Task sensitivity varies. Some tasks are more sensitive to quantization than others. Simple classification and detection tasks are generally robust to aggressive quantization. Tasks requiring precise numerical reasoning, subtle language understanding, or fine-grained generation may degrade more noticeably. Always benchmark your specific use case before and after quantization to ensure the trade-off is acceptable.
In the broader landscape of model compression, quantization works alongside other techniques like pruning (removing unnecessary weights), knowledge distillation (training a smaller model to mimic a larger one), and low-rank factorization (decomposing weight matrices into smaller ones). These techniques can be combined for even greater compression, often achieving 10-20x size reduction with minimal accuracy loss.
Key Takeaway
Quantization is one of the most important practical techniques for making AI accessible and affordable. By reducing the numerical precision of model weights from FP32 to INT8 or INT4, you can shrink models by 4-8x, speed up inference by 2-4x, and dramatically reduce memory and energy requirements -- all with minimal accuracy loss.

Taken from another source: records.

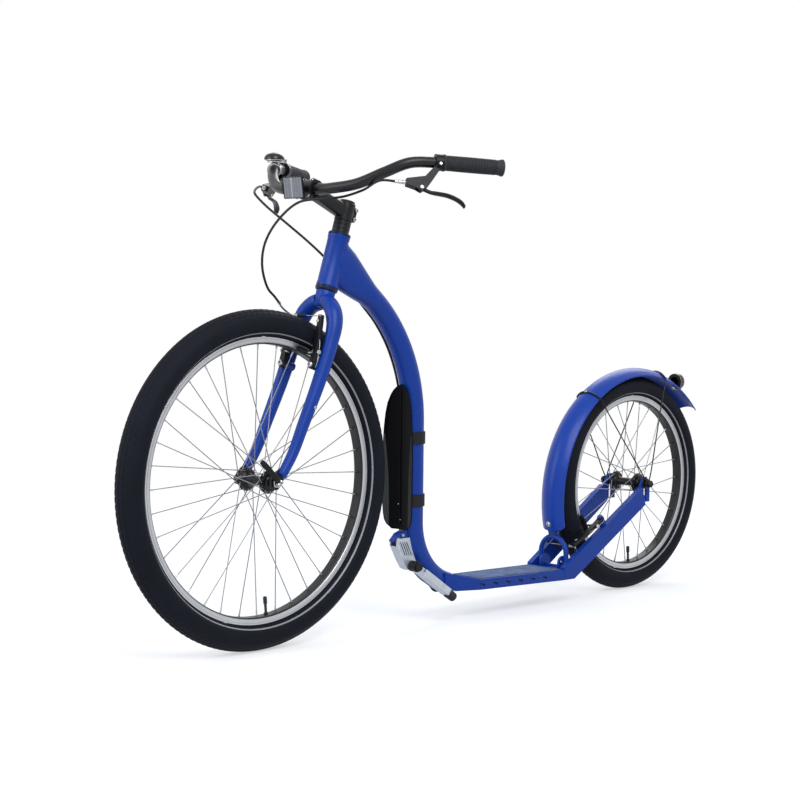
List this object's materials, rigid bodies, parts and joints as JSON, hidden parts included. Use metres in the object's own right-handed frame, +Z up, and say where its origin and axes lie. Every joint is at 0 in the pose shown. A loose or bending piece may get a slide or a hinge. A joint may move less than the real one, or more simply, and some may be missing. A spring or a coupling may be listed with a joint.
{
  "type": "kick bike",
  "caption": "Adult kick bike with a large front wheel, a small rear wheel, a low footboard, hand brakes on both rims, a rear fender, a fold-up stand and a bell.",
  "frame": {"origin": "on the ground, under the middle of the overall length and width", "axes": "+X forward towards the front wheel, +Y towards the rider's left, +Z up"},
  "size_m": [1.7566, 0.6272, 1.0057],
  "materials": {
    "frame_paint": "satin-gloss blue paint",
    "fender_paint": "gloss blue moulding",
    "black_plastic": "satin black moulding",
    "black_alloy": "black anodised",
    "black_steel": "black oxide",
    "bright_steel": "plated",
    "bright_alloy": "polished",
    "cast_alloy": "tumbled casting",
    "rim_alloy": "brushed, machined sides",
    "spoke_steel": "drawn stainless spokes, black hub",
    "stay_wire": "black coated wire",
    "tyre_rubber": "matt black with fine tread",
    "grip_rubber": "soft matt rubber",
    "strap_rubber": "moulded rubber",
    "grip_tape": "coarse grit",
    "cable_housing": "satin sleeve over wound steel",
    "bell_brass": "dark bronze",
    "red_lens": "moulded prisms",
    "clear_lens": "moulded prisms over silver"
  },
  "bodies": {
    "frame": {"main_tube": "frame_paint", "deck": "frame_paint", "grip_tape": "grip_tape", "left_chainstay": "frame_paint", "right_chainstay": "frame_paint", "rear_hoop": "frame_paint", "upper_headset_cup": "black_alloy", "lower_headset_cup": "black_alloy", "downtube_guard": "black_plastic", "upper_guard_strap": "strap_rubber", "lower_guard_strap": "strap_rubber", "rear_fender": "fender_paint", "front_fender_stay": "stay_wire", "rear_fender_stay": "stay_wire", "front_stay_clip": "black_plastic", "rear_stay_clip": "black_plastic", "rear_reflector_housing": "black_plastic", "rear_reflector_lens": "red_lens", "stand_bracket": "cast_alloy", "rear_axle": "black_steel", "rear_brake_cable": "cable_housing", "rear_brake_cable_lead": "cable_housing"},
    "steering": {"fork": "frame_paint", "headset_spacers": "black_alloy", "top_cap": "black_alloy", "stem": "black_alloy", "stem_faceplate": "black_alloy", "handlebar": "black_alloy", "left_grip": "grip_rubber", "right_grip": "grip_rubber", "left_lever_perch": "black_alloy", "right_lever_perch": "black_alloy", "left_barrel_adjuster": "bright_alloy", "right_barrel_adjuster": "bright_alloy", "bell_base": "bright_steel", "bell_dome": "bell_brass", "front_reflector_bracket": "black_plastic", "front_reflector_lens": "clear_lens", "front_brake_cable": "cable_housing", "front_axle": "bright_steel"},
    "front_wheel": {"front_tyre": "tyre_rubber", "front_rim": "rim_alloy", "front_hub_and_spokes": "spoke_steel", "front_valve": "black_plastic"},
    "rear_wheel": {"rear_tyre": "tyre_rubber", "rear_rim": "rim_alloy", "rear_hub_and_spokes": "spoke_steel", "rear_valve": "black_plastic"},
    "left_lever": {"left_brake_lever": "black_alloy"},
    "right_lever": {"right_brake_lever": "black_alloy"},
    "left_front_arm": {"left_front_brake_arm": "black_alloy"},
    "right_front_arm": {"right_front_brake_arm": "black_alloy", "front_brake_noodle": "bright_steel"},
    "left_rear_arm": {"left_rear_brake_arm": "black_alloy", "rear_brake_noodle": "bright_steel"},
    "right_rear_arm": {"right_rear_brake_arm": "black_alloy"},
    "stand": {"stand_leg": "cast_alloy", "stand_foot": "strap_rubber"},
    "quick_release": {"quick_release_lever": "black_alloy"},
    "striker": {"bell_striker": "bright_steel"}
  },
  "joints": [
    {"name": "steering", "type": "hinge", "parent": "frame", "child": "steering", "pos_m": [0.32456, 0, 0.82695], "axis": [-0.3007, 0, 0.9537], "range_deg": [-45, 45], "deforming": ["rear_brake_cable_lead"]},
    {"name": "front_wheel_spin", "type": "hinge", "parent": "steering", "child": "front_wheel", "pos_m": [0.53875, 0, 0.3395], "axis": [0, 1, 0], "continuous": true},
    {"name": "rear_wheel_spin", "type": "hinge", "parent": "frame", "child": "rear_wheel", "pos_m": [-0.62125, 0, 0.257], "axis": [0, 1, 0], "continuous": true},
    {"name": "left_lever_pull", "type": "hinge", "parent": "steering", "child": "left_lever", "pos_m": [0.31943, 0.23039, 0.91766], "axis": [0.453, 0.8208, 0.348], "range_deg": [0, 25], "stiffness_Nm_per_rad": 1},
    {"name": "right_lever_pull", "type": "hinge", "parent": "steering", "child": "right_lever", "pos_m": [0.31943, -0.23039, 0.91766], "axis": [-0.453, 0.8208, -0.348], "range_deg": [0, 25], "stiffness_Nm_per_rad": 1},
    {"name": "left_front_arm_close", "type": "hinge", "parent": "steering", "child": "left_front_arm", "pos_m": [0.43665, 0.045, 0.56787], "axis": [0.9537, 0, 0.3007], "range_deg": [0, 4.5]},
    {"name": "right_front_arm_close", "type": "hinge", "parent": "steering", "child": "right_front_arm", "pos_m": [0.43665, -0.045, 0.56787], "axis": [-0.9537, 0, -0.3007], "range_deg": [0, 4.5]},
    {"name": "left_rear_arm_close", "type": "hinge", "parent": "frame", "child": "left_rear_arm", "pos_m": [-0.46552, 0.049, 0.18385], "axis": [-0.5225, 0, -0.8526], "range_deg": [0, 4.5]},
    {"name": "right_rear_arm_close", "type": "hinge", "parent": "frame", "child": "right_rear_arm", "pos_m": [-0.46552, -0.049, 0.18385], "axis": [0.5225, 0, 0.8526], "range_deg": [0, 4.5]},
    {"name": "stand_swing", "type": "hinge", "parent": "frame", "child": "stand", "pos_m": [0.121, 0.024, 0.129], "axis": [0, -1, 0], "range_deg": [0, 56]},
    {"name": "quick_release_open", "type": "hinge", "parent": "steering", "child": "quick_release", "pos_m": [0.53875, 0.0673, 0.3395], "axis": [-0.7431, 0, 0.6691], "range_deg": [0, 150]},
    {"name": "bell_striker_flick", "type": "hinge", "parent": "steering", "child": "striker", "pos_m": [0.31543, -0.2049, 0.98683], "axis": [0, 0, 1], "range_deg": [-25, 5], "stiffness_Nm_per_rad": 0.02}
  ],
  "couplings": [
    {"joint": "left_front_arm_close", "follows": "left_lever_pull", "ratio": 0.18},
    {"joint": "right_front_arm_close", "follows": "left_lever_pull", "ratio": 0.18},
    {"joint": "left_rear_arm_close", "follows": "right_lever_pull", "ratio": 0.18},
    {"joint": "right_rear_arm_close", "follows": "right_lever_pull", "ratio": 0.18}
  ]
}
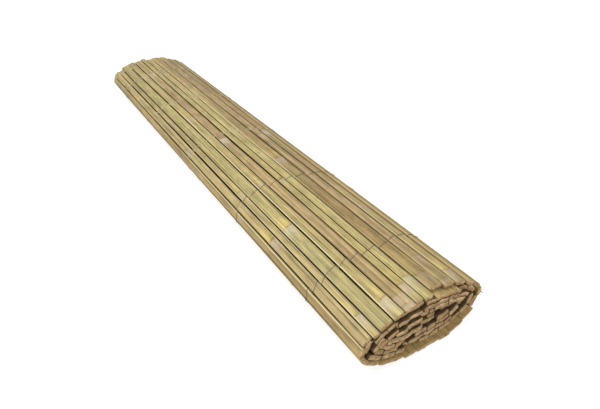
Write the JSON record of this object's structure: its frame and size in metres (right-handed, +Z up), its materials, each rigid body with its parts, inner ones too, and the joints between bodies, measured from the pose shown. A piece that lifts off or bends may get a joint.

The two main approaches -- Post-Training Quantization for quick-and-easy compression and Quantization-Aware Training for maximum quality -- give you flexibility to balance effort and results. Mixed-precision approaches offer the best of both worlds by keeping sensitive layers at higher precision.
As models continue to grow, quantization becomes not just useful but essential. Without it, the largest models would be confined to the most expensive data centers. With it, powerful AI can run on consumer GPUs, mobile devices, and embedded systems. Quantization is the bridge between state-of-the-art research models and real-world deployment.
The next time you run a large language model locally on your laptop or use an AI feature on your phone, remember: quantization is what makes that possible. It is the engineering that turns a 140-gigabyte model into one that fits in your pocket.